AWS to Bring Its Cloud Hardware On-Premises

Through the AWS Outposts initiative, the cloud provider will deliver racks of its own designed servers and storage devices to enterprise data centers.

AWS cloud

Amazon Web Services will be expanding its massive reach beyond the public cloud and into the data center by offering racks of its own servers and storage appliances that organizations can put into their own data centers and easily connect back to AWS cloud services.

AWS officials unveiled its AWS Outposts initiative this week at the company’s re:Invent conference, saying having racks of AWS-designed hardware will give businesses a better hybrid cloud experience.

“Customers are telling us that they don’t want a hybrid experience that attempts to recreate a stunted version of a cloud on-premises, because it’s perpetually out of sync with the cloud version and requires a lot of heavy lifting, managing custom hardware, different control planes, different tooling, and manual software updates,” AWS CEO Andy Jassy said in a statement. “There just isn’t a lot of value in that type of on-premises offering and that’s why these solutions aren’t getting much traction.”

Businesses told AWS officials they want their on-premises systems to be an extension of their AWS or VMware Cloud in AWS, with the same hardware, APIs and interfaces, which drove the development of Outposts, Jassy said.

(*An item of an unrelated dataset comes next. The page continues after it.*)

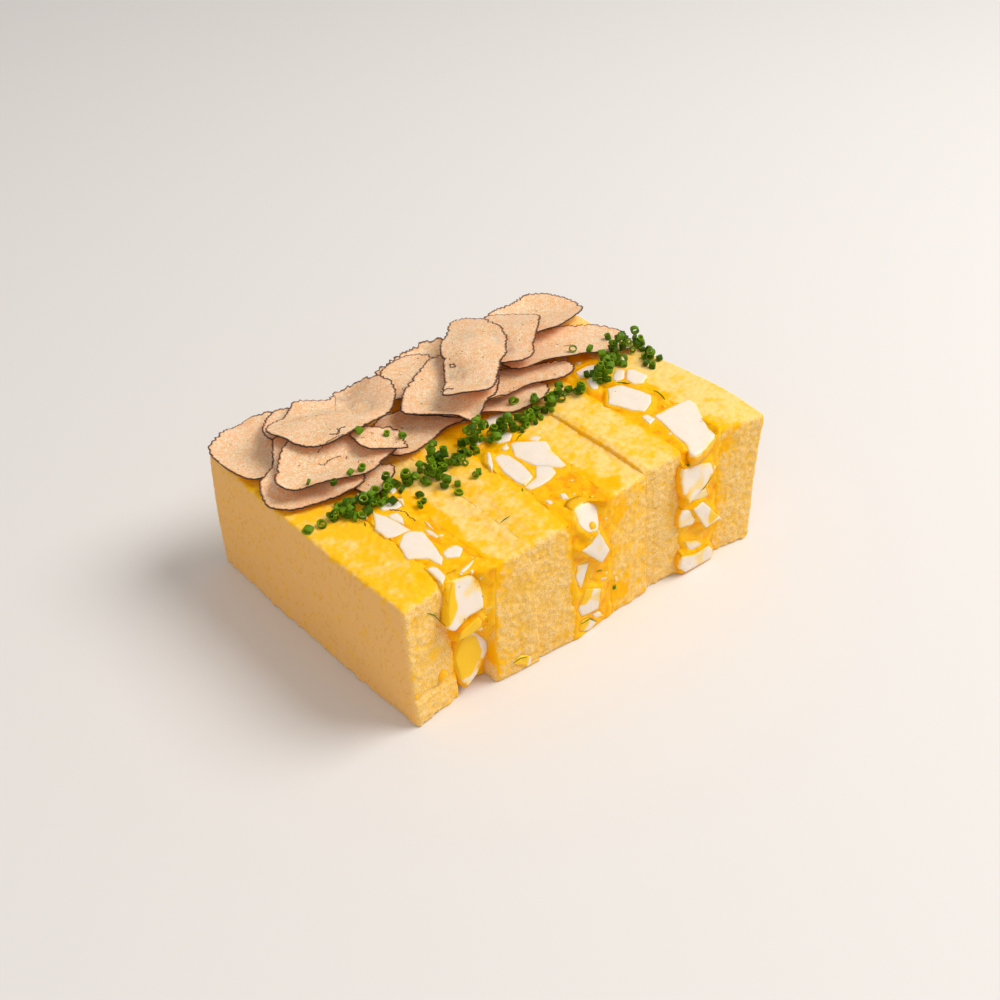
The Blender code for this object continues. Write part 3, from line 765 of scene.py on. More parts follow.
class Look:
    """A material built up from nodes around one Principled shader."""

    def __init__(self, name, colour, roughness, subsurface=0.0, depth=1.0, spread=(1.0, 0.5, 0.2),
                 specular=0.5):
        self.material = bpy.data.materials.new(name)
        self.material.use_nodes = True
        self.tree = self.material.node_tree
        self.colour = colour
        self.shader = self.tree.nodes["Principled BSDF"]
        self.shader.inputs["Roughness"].default_value = roughness
        self.shader.inputs["Subsurface Weight"].default_value = subsurface
        self.shader.inputs["Subsurface Radius"].default_value = spread
        self.shader.inputs["Subsurface Scale"].default_value = depth * MM
        self.shader.inputs["Specular IOR Level"].default_value = specular
        self.place = self.tree.nodes.new("ShaderNodeTexCoord").outputs["Object"]

    def put(self, socket, value):
        if isinstance(value, bpy.types.NodeSocket):
            self.tree.links.new(value, socket)
        elif isinstance(value, tuple):
            socket.default_value = (*value, 1.0)
        else:
            socket.default_value = value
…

The cloud provider for the past several years has been making moves to make it easier for companies to run their on-premises infrastructures more closely with their AWS environments. That has included creating Amazon Virtual Private Cloud, AWS Direct Connect for creating a dedicated network connection from a data center into AWS and Amazon Storage Gateway to connect to AWS storage services like Amazon S3, Glacier and Elastic Block Store (EBS). However, Outposts brings AWS’ infrastructure into customer on-premises environments.

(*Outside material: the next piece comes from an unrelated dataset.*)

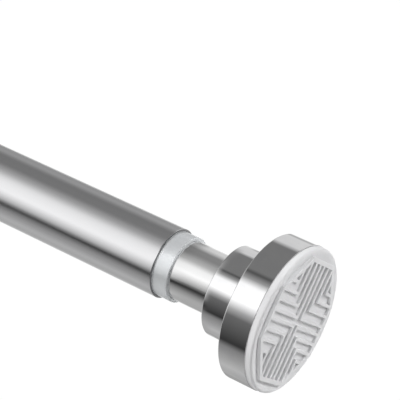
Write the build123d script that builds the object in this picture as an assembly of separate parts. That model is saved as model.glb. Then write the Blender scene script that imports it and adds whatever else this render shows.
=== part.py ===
"""Spring tension rod with a screw for its length and a spring for its grip.

The rod lies along X. The origin is the centre of the left pad's wall face, the right pad faces +X
and +Z is up. It is drawn closed, at its shortest. All sizes are in millimetres.
"""

import math
import os

from build123d import *

# Whole rod
closed_length = 450.0  # wall face to wall face, screwed fully in
neck_shown = 17.3  # bare neck between hub and collar when closed
spring_travel = 15.0  # how far the sprung end can be pushed in
overlap_kept = 62.4  # inner tube still inside the outer tube when fully screwed out

# Tubes
tube_od = 25.0
tube_wall = 0.8
neck_wall = 0.8
tube_edge = 0.2  # break of the outer tube's cut edges

# Collars, the milky guide bushes in the tube's mouths
collar_shown = 6.0
collar_edge = 0.2  # break of its outer end's edge
sleeve_wall = 1.0  # between tube and neck
sleeve_length = 25.0  # hidden part, inside the tube
neck_gap = 0.1  # running clearance of the neck in its collar

# Cap shells, stepped metal covers
flange_od = 51.0
flange_depth = 10.2
hub_od = 32.1
hub_depth = 13.3
shell_wall = 0.9
shell_edge = 0.4  # break of the flange's and the hub's back edges
shell_front_edge = 0.2
neck_hole_gap = 0.15  # clearance round the neck where it enters the hub

# Cap cores, moulded inserts behind the pads
core_gap = 0.1  # clearance inside the shell
socket_gap = 0.1  # clearance round the neck tube
core_web = 5.5  # thickness of the web that the screw pulls on
socket_wall = 2.3
recess_wall = 2.1  # rim of the core round the pad's recess
recess_ledge = 1.9  # seat of the pad round the rib pockets
pocket_floor = 2.0
rib_count = 8
rib_thickness = 1.6

# Pads
pad_inset = 0.25  # how far the pad stands back from the flange's outside
pad_rim = 2.5  # thickness of the rim that shows
pad_edge = 0.7  # break of the rim's edge
rim_crown = 1.5  # flat part of the rim's face
rim_dish = 0.5  # how deep the face then falls towards the octagon
boss_depth = 2.0  # back of the pad, which sits in the core's recess
boss_gap = 0.1

# Tread
land_height = 0.8  # raised octagon above the rim
land_inset = 3.85  # from the pad's outside to the octagon's flats
tread_border = 1.5  # plain border between the octagon's flats and the channels
channel_depth = 0.9
bar_width = 1.1  # bars left standing between the channels
bar_pitch = 3.55
first_bar = 1.5  # from a quarter's diagonal to the middle of its nearest bar

# Cap screws and washers
screw_length = 16.0
screw_diameter = 4.0
screw_hole_diameter = 5.2
head_diameter = 9.0
head_height = 2.4
head_edge = 0.7
recess_width = 1.2  # cross recess in the head
recess_across = 5.0
recess_depth = 1.4
washer_od = 10.0
washer_thickness = 0.8
counterbore_gap = 0.3
head_sunk = 0.2  # head below the floor of the pad's recess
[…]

“This is big as it moves AWS away from just a cloud service into the server hardware and services space,” Rob Enderle, principal analyst with The Enderle Group, told eWEEK in an email. “It is expected to be a precursor to them suppling end-to-end services from PCs and smartphones to servers over time, much like they expanded in the retail space. It has certainly awoken the existing IT vendors to the risk that Amazon might become the new IBM as IBM once owned something like 90 percent of the IT business, as the potential to consolidate the market around Amazon now becomes a very real existential risk to the existing vendors.”

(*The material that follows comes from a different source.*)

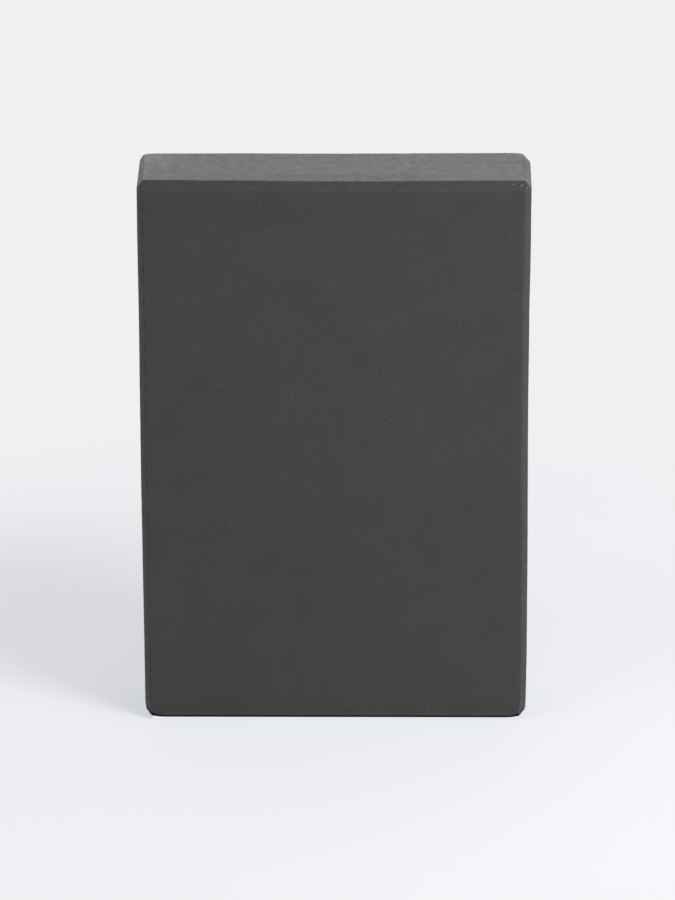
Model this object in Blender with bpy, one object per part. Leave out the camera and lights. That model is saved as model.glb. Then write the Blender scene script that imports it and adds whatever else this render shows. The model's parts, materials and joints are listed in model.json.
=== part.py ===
"""Pilates block: one solid slab of closed-cell foam with a bevel along every edge.

The block stands on one of its short ends. Z is up, Y runs through the thickness, and the
origin is at the middle of the end that it stands on. All sizes are in metres.
"""

import itertools
import math

import bmesh
import bpy
from mathutils import Vector

# Driving dimensions of the block
BLOCK_HEIGHT = 0.305
BLOCK_WIDTH = 0.205
BLOCK_THICKNESS = 0.050

# Each bevel is one straight pass of a cutter, which takes this much off both faces at the edge
BEVEL_LEG = 0.004

# Foam can't hold a knife edge: every arris that the cutter leaves is rounded over this width
ARRIS_WIDTH = 0.0004
ARRIS_SEGMENTS = 2

# Charcoal foam, with the low gloss of a skived surface
FOAM_COLOUR = (0.04, 0.04, 0.04, 1.0)
FOAM_ROUGHNESS = 0.5
FOAM_METALLIC = 0.0

# Faces that meet at less than this angle are shaded as one rounded surface
SMOOTH_LIMIT = math.radians(35)


def clear_scene():
    """Removes whatever the scene holds before the block is made."""
    for old in list(bpy.data.objects):
        bpy.data.objects.remove(old, do_unlink=True)


def foam_material():
    """The one material of the block: matt charcoal foam."""
    material = bpy.data.materials.new("charcoal_foam")
    material.use_nodes = True
    shader = material.node_tree.nodes["Principled BSDF"]
    shader.inputs["Base Color"].default_value = FOAM_COLOUR
    shader.inputs["Roughness"].default_value = FOAM_ROUGHNESS
    shader.inputs["Metallic"].default_value = FOAM_METALLIC
    return material


def sawn_blank(size):
    """The slab as it comes off the saw: a plain box with its centre at the origin."""
    bm = bmesh.new()
    bmesh.ops.create_cube(bm, size=1.0)
    bmesh.ops.scale(bm, vec=size, verts=bm.verts)
    return bm


def bevel_pass(bm, corner, outward):
    """One pass of the cutter: takes off all foam beyond a plane, and closes the cut."""
    cut = bmesh.ops.bisect_plane(
        bm,
        geom=[*bm.verts, *bm.edges, *bm.faces],
        plane_co=corner,
        plane_no=outward,
        clear_outer=True,
    )
    rim = [item for item in cut["geom_cut"] if isinstance(item, bmesh.types.BMEdge)]
    bmesh.ops.edgeloop_fill(bm, edges=rim)


def cut_bevels(bm, size):
    """Bevels the twelve edges of the box, so that the passes mitre at its eight corners.

    The two faces that meet at an edge stand along two of the three axes. The cutter's plane
    leans at 45 degrees to both, and passes through the line where the first face ends,
    BEVEL_LEG in from the edge.
    """
    half = size / 2
    for first, second in itertools.combinations(range(3), 2):
        for first_side, second_side in itertools.product((-1, 1), repeat=2):
            outward = Vector((0, 0, 0))
            outward[first] = first_side
            outward[second] = second_side
            line_on_first_face = Vector((0, 0, 0))
            line_on_first_face[first] = first_side * half[first]
            line_on_first_face[second] = second_side * (half[second] - BEVEL_LEG)
            bevel_pass(bm, line_on_first_face, outward)


def round_arrises(bm):
    """Rounds every edge that the saw and the cutter left, as soft foam rounds by itself."""
    bmesh.ops.bevel(
        bm,
        geom=list(bm.edges),
        offset=ARRIS_WIDTH,
        offset_type="OFFSET",
        segments=ARRIS_SEGMENTS,
        profile=0.5,
        affect="EDGES",
        clamp_overlap=False,
        material=-1,
    )
    bmesh.ops.recalc_face_normals(bm, faces=bm.faces)


def foam_block():
    """The block: the only piece, cut from one slab with nothing glued on or set in."""
    size = Vector((BLOCK_WIDTH, BLOCK_THICKNESS, BLOCK_HEIGHT))
    bm = sawn_blank(size)
    cut_bevels(bm, size)
    round_arrises(bm)
    mesh = bpy.data.meshes.new("foam_block")
    bm.to_mesh(mesh)
    bm.free()
    mesh.materials.append(foam_material())
    mesh.shade_smooth()
    mesh.set_sharp_from_angle(angle=SMOOTH_LIMIT)
    block = bpy.data.objects.new("foam_block", mesh)
    block.location.z = BLOCK_HEIGHT / 2
    bpy.context.scene.collection.objects.link(block)
    return block


clear_scene()
foam_block()
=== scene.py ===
"""Pilates block: the look of one solid foam block, standing in a pale studio.

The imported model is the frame. The block made here stands for its one node: the same slab and
bevels, with the soft arrises, slightly hollow sides, skived grain and knocked corner of real
closed-cell foam. Sizes are in metres, Z is up, and the front of the block faces -Y.
"""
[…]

Two Flavors of AWS Outposts

AWS Outposts initially will come in two flavors. One will enable customers to run VMware Cloud on AWS locally in their own data centers, allowing them to use the same VMware control plane and APIs that they’ve been using for their own infrastructures. Dubbed VMware Cloud on AWS Outposts, customers will be able to run the entire VMware software-defined data center (SDDC)—including compute, storage and networking infrastructure—on-premises.

The other option is aimed at organizations that want the same APIs and control plane they’ve used in the AWS cloud. The AWS offering will include a new integrated offering from VMware called VMware Cloud Foundation for EC2, which includes VMware technologies like NSX for network virtualization and AppDefense that can work across VMware and Amazon EC2 environments, according to officials.

AWS will deliver the racks of servers and storage to customers and can install, manage and maintain them, they said. AWS Outposts are in private preview and will be generally available in the second half of 2019.

AWS is by far the dominant player in a public infrastructure services space that in the third quarter saw global revenues jump 45 percent year over year, according to analysts with Synergy Research Group. AWS in the quarter held 34 percent of the market, which is more than the next four competitors—Microsoft Azure, IBM, Google and Alibaba—combined. Jumping into the on-premises data center infrastructure space that includes such major players as Hewlett Packard Enterprise, Dell EMC, Lenovo and IBM, isn’t an easy one, Enderle said.

“Often when a new vendor enters a segment, they don’t know what they don’t know and thus make assumptions that are not based in fact,” he said. “As a result, they can misprice, over-promise and under-execute. However, AWS has enough experienced people they have hired from IT companies that the risk of massive problems are dramatically reduced and issues likely will revolve around internal misreporting to cover up mistakes that should have been avoidable until business matures. Typically, this is why you never want to be the first customers for a service like this as they tend to be mission-critical, making these mistakes extremely problematic. You want Amazon learning on someone else’s nickel, but I don’t expect the learning curve for them to be a long one given the experience they have acquired.”

Midmarket companies will be the ones most likely to embrace AWS Outposts first, the analyst said. Enterprises are risk-averse and are cautious about moving from vendors and structures they have had in place for years. The mi-market is “far more willing to accept a new player at scale for this and were first to adapt AWS in the first place,” Enderle said.